Roaming Buffalo: Effort afoot to keep park gate open through winter

Local

A pair of hikers approaches the Hartsell Hollow trailhead at Buffalo Mountain Park on a crowded Sunday afternoon, Jan. 12, 2020.

JOHNSON CITY, Tenn. (WJHL) – Stacey Williams and her standard poodle, Maggie, were enjoying one of their favorite hiking spots Sunday — Buffalo Mountain Park — they just weren’t starting at their preferred trailhead.

Stacey Williams

“This is the perfect spot to come to get a shot of the woods,” said Williams, who lives about 10 minutes from the Hartsell Hollow trailhead — the only available place to park during the winter. “I was hoping to go to the upper level, but I see that it’s closed,” Williams said.

Since 2013, Buffalo Mountain Park’s upper parking area has been closed to vehicles between Dec. 15 and March 15 each year. If the Parks and Recreation Advisory Board’s newest member has his way, that could change. “That policy was put in by the advisory board that I’m now on,” Allan Dearstone said Sunday as hikers trooped by him after parking along the narrow road leading to the Hartsell Hollow trailhead.

“The only time that that gate needs to be closed is in slick weather conditions, and that’s what the city says.
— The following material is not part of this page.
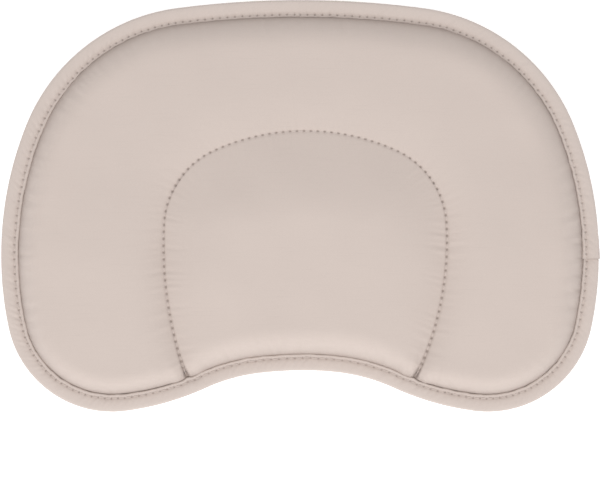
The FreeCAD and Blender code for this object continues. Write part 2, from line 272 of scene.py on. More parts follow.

“The reason they close it for that three months is because of slick and dangerous weather conditions, but with 30 cars parked along here you can imagine how dangerous it is down here. I was up here yesterday, at 3 o’clock there was 30 vehicles parked here.”

Allan Dearstone

Dearstone, who’s been an avid user of Buffalo Mountain’s trails for more than a decade, said Parks and Recreation Director James Ellis obliged his request that the gate stay open for the unseasonably warm Christmas week. The advisory board meets Jan. 23, and Ellis said Monday he is reviewing the proposal to change the gate policy for possible placement on the agenda.

Dearstone cited several reasons for opening the upper lot, which has significantly more parking, throughout the winter. He said parking can be dicey on warm days or weekends, when cars crowd the narrow road leading to the first trailhead. Additionally, some hikers are limited in their abilities and want to enjoy vistas, including Huckleberry Knob, that are more easily accessible from the top.

He said he spoke Sunday to a Johnson City couple who had visited the park for the first time. The wife has some health limitations, and though they made the trek to Huckleberry Knob, it was a struggle.

“If they had parked up there she could have accessed it a lot easier, so it does hinder people that’s coming up here for health reasons, to take short hikes,” Dearstone said.

Finally, he said with an increasing focus on outdoor recreation, Buffalo is becoming more popular year-round. He said people want the convenience of driving the very steep last section and the security of parking in a designated space. He gets no argument from Williams.

Stacey Williams and Maggie set out on Hartsell Hollow trail at Buffalo Mountain Park.

“It’s such a close by trail, so it’s a great resource and just stunningly beautiful, especially in the winter getting to see all the longer scenes,” Williams said.

She’s been a frequent user of the park since moving here in 2006, and said she would be in favor of access to the upper parking lot year-round. “I would absolutely be up there right now if it were open. It’s beautiful weather. I could see how if it were bad weather it should be blocked but I’d love to be able to use it.”

Dearstone said Ellis told him Parks and Rec would have to develop a plan in order to implement the proposal, which is similar to one he pushed last January, when he wasn’t on the board. Dearstone said he doesn’t see that as an insurmountable hurdle. For his part, Ellis said with the new Tannery Knobs bike park having a similarly steep entrance road, he would suggest both parks be considered for any policy change.

“Back years ago, before that policy went into effect … they closed it when it was slick and opened it back up when it was good,” Dearstone said.